=== DATA BLOCK ===

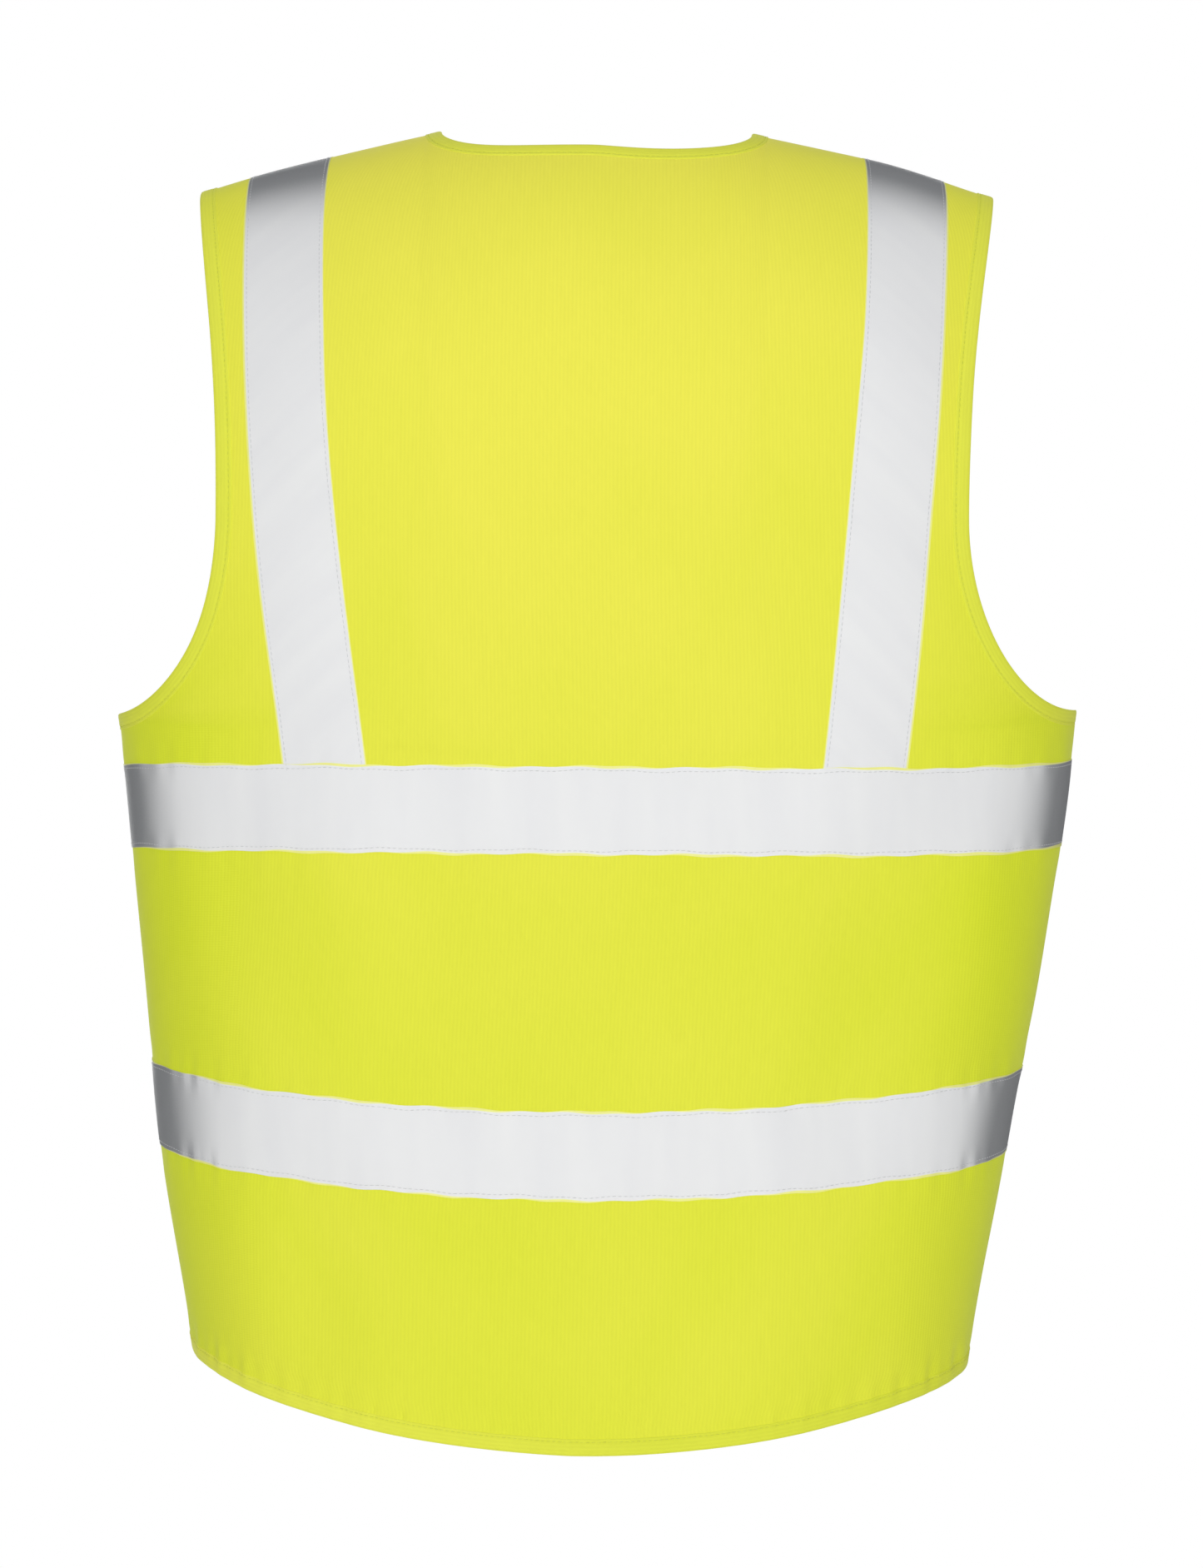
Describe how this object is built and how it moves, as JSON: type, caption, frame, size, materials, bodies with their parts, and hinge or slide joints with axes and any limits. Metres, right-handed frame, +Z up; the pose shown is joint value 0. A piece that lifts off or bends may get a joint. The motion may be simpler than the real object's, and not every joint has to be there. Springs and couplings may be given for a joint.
{
  "type": "high visibility vest",
  "caption": "Sleeveless knitted safety vest with reflective bands round chest and waist, reflective shoulder braces, bound edges and an open-end front zip.",
  "frame": {"origin": "midway between the two high shoulder points, where the shoulder seams meet the neck edge", "axes": "+Z up, the wearer faces -Y, +X is the wearer's left"},
  "size_m": [0.5702, 0.2854, 0.7612],
  "materials": {
    "hi_vis_knit": "fluorescent yellow polyester knit, matt with a faint sheen",
    "knit_binding": "the same knit folded double",
    "reflective_tape": "silver glass-bead retroreflective tape, satin",
    "zip_cloth": "woven herringbone tape",
    "zip_plastic": "moulded teeth, satin",
    "zip_metal": "nickel plated, worn satin",
    "label_cloth": "blank woven satin label"
  },
  "bodies": {
    "vest_body": {"back_panel": "hi_vis_knit", "left_front_side_panel": "hi_vis_knit", "right_front_side_panel": "hi_vis_knit", "neck_binding": "knit_binding", "left_armhole_binding": "knit_binding", "right_armhole_binding": "knit_binding", "hem_binding": "knit_binding", "chest_band_back": "reflective_tape", "left_chest_band_side": "reflective_tape", "right_chest_band_side": "reflective_tape", "waist_band_back": "reflective_tape", "left_waist_band_side": "reflective_tape", "right_waist_band_side": "reflective_tape", "left_brace": "reflective_tape", "right_brace": "reflective_tape", "care_label": "label_cloth"},
    "left_front": {"left_front_panel": "hi_vis_knit", "left_front_neck_binding": "knit_binding", "left_front_hem_binding": "knit_binding", "left_chest_band_front": "reflective_tape", "left_waist_band_front": "reflective_tape", "left_zip_tape": "zip_cloth", "left_zip_teeth": "zip_plastic", "left_zip_top_stop": "zip_metal", "zip_retainer_pin": "zip_plastic", "zip_retainer_box": "zip_plastic"},
    "right_front": {"right_front_panel": "hi_vis_knit", "right_front_neck_binding": "knit_binding", "right_front_hem_binding": "knit_binding", "right_chest_band_front": "reflective_tape", "right_waist_band_front": "reflective_tape", "right_zip_tape": "zip_cloth", "right_zip_teeth": "zip_plastic", "right_zip_top_stop": "zip_metal", "zip_insertion_pin": "zip_plastic"},
    "zip_slider": {"zip_slider": "zip_metal", "zip_slider_bridge": "zip_metal"},
    "zip_pull": {"zip_pull": "zip_metal"}
  },
  "joints": [
    {"name": "left_front_open", "type": "hinge", "parent": "vest_body", "child": "left_front", "pos_m": [0.05361, -0.1201, -0.11], "axis": [-0.1449, -0.0052, 0.9894], "range_deg": [0, 100]},
    {"name": "right_front_open", "type": "hinge", "parent": "vest_body", "child": "right_front", "pos_m": [-0.05361, -0.1201, -0.11], "axis": [-0.1449, 0.0052, -0.9894], "range_deg": [0, 100]},
    {"name": "zip_slide", "type": "slide", "parent": "left_front", "child": "zip_slider", "axis": [0, 0, -1], "range_m": [0, 0.481]},
    {"name": "pull_swing", "type": "hinge", "parent": "zip_slider", "child": "zip_pull", "pos_m": [0, -0.1203, -0.2588], "axis": [-1, 0, 0], "range_deg": [0, 170]}
  ]
}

===

__TASK GOAL__
Set every line of the listing down word for word.

__FINISHED ANSWER__
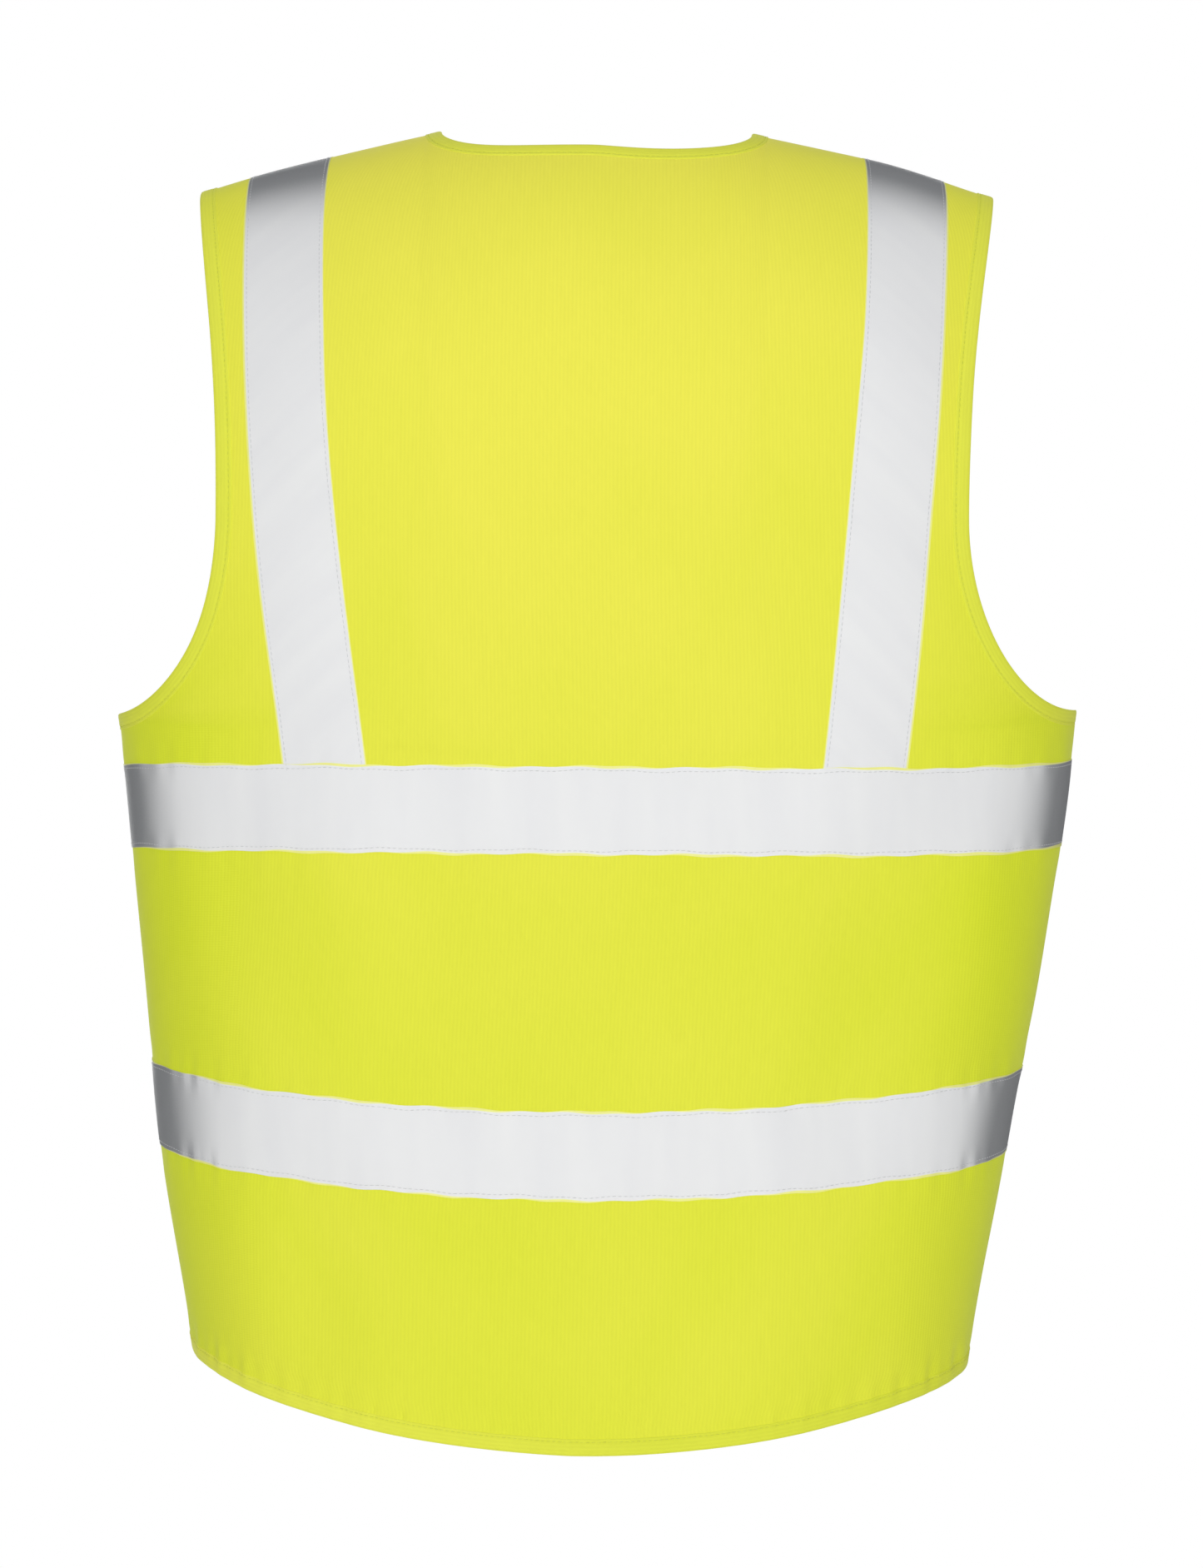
Describe how this object is built and how it moves, as JSON: type, caption, frame, size, materials, bodies with their parts, and hinge or slide joints with axes and any limits. Metres, right-handed frame, +Z up; the pose shown is joint value 0. A piece that lifts off or bends may get a joint. The motion may be simpler than the real object's, and not every joint has to be there. Springs and couplings may be given for a joint.
{
  "type": "high visibility vest",
  "caption": "Sleeveless knitted safety vest with reflective bands round chest and waist, reflective shoulder braces, bound edges and an open-end front zip.",
  "frame": {"origin": "midway between the two high shoulder points, where the shoulder seams meet the neck edge", "axes": "+Z up, the wearer faces -Y, +X is the wearer's left"},
  "size_m": [0.5702, 0.2854, 0.7612],
  "materials": {
    "hi_vis_knit": "fluorescent yellow polyester knit, matt with a faint sheen",
    "knit_binding": "the same knit folded double",
    "reflective_tape": "silver glass-bead retroreflective tape, satin",
    "zip_cloth": "woven herringbone tape",
    "zip_plastic": "moulded teeth, satin",
    "zip_metal": "nickel plated, worn satin",
    "label_cloth": "blank woven satin label"
  },
  "bodies": {
    "vest_body": {"back_panel": "hi_vis_knit", "left_front_side_panel": "hi_vis_knit", "right_front_side_panel": "hi_vis_knit", "neck_binding": "knit_binding", "left_armhole_binding": "knit_binding", "right_armhole_binding": "knit_binding", "hem_binding": "knit_binding", "chest_band_back": "reflective_tape", "left_chest_band_side": "reflective_tape", "right_chest_band_side": "reflective_tape", "waist_band_back": "reflective_tape", "left_waist_band_side": "reflective_tape", "right_waist_band_side": "reflective_tape", "left_brace": "reflective_tape", "right_brace": "reflective_tape", "care_label": "label_cloth"},
    "left_front": {"left_front_panel": "hi_vis_knit", "left_front_neck_binding": "knit_binding", "left_front_hem_binding": "knit_binding", "left_chest_band_front": "reflective_tape", "left_waist_band_front": "reflective_tape", "left_zip_tape": "zip_cloth", "left_zip_teeth": "zip_plastic", "left_zip_top_stop": "zip_metal", "zip_retainer_pin": "zip_plastic", "zip_retainer_box": "zip_plastic"},
    "right_front": {"right_front_panel": "hi_vis_knit", "right_front_neck_binding": "knit_binding", "right_front_hem_binding": "knit_binding", "right_chest_band_front": "reflective_tape", "right_waist_band_front": "reflective_tape", "right_zip_tape": "zip_cloth", "right_zip_teeth": "zip_plastic", "right_zip_top_stop": "zip_metal", "zip_insertion_pin": "zip_plastic"},
    "zip_slider": {"zip_slider": "zip_metal", "zip_slider_bridge": "zip_metal"},
    "zip_pull": {"zip_pull": "zip_metal"}
  },
  "joints": [
    {"name": "left_front_open", "type": "hinge", "parent": "vest_body", "child": "left_front", "pos_m": [0.05361, -0.1201, -0.11], "axis": [-0.1449, -0.0052, 0.9894], "range_deg": [0, 100]},
    {"name": "right_front_open", "type": "hinge", "parent": "vest_body", "child": "right_front", "pos_m": [-0.05361, -0.1201, -0.11], "axis": [-0.1449, 0.0052, -0.9894], "range_deg": [0, 100]},
    {"name": "zip_slide", "type": "slide", "parent": "left_front", "child": "zip_slider", "axis": [0, 0, -1], "range_m": [0, 0.481]},
    {"name": "pull_swing", "type": "hinge", "parent": "zip_slider", "child": "zip_pull", "pos_m": [0, -0.1203, -0.2588], "axis": [-1, 0, 0], "range_deg": [0, 170]}
  ]
}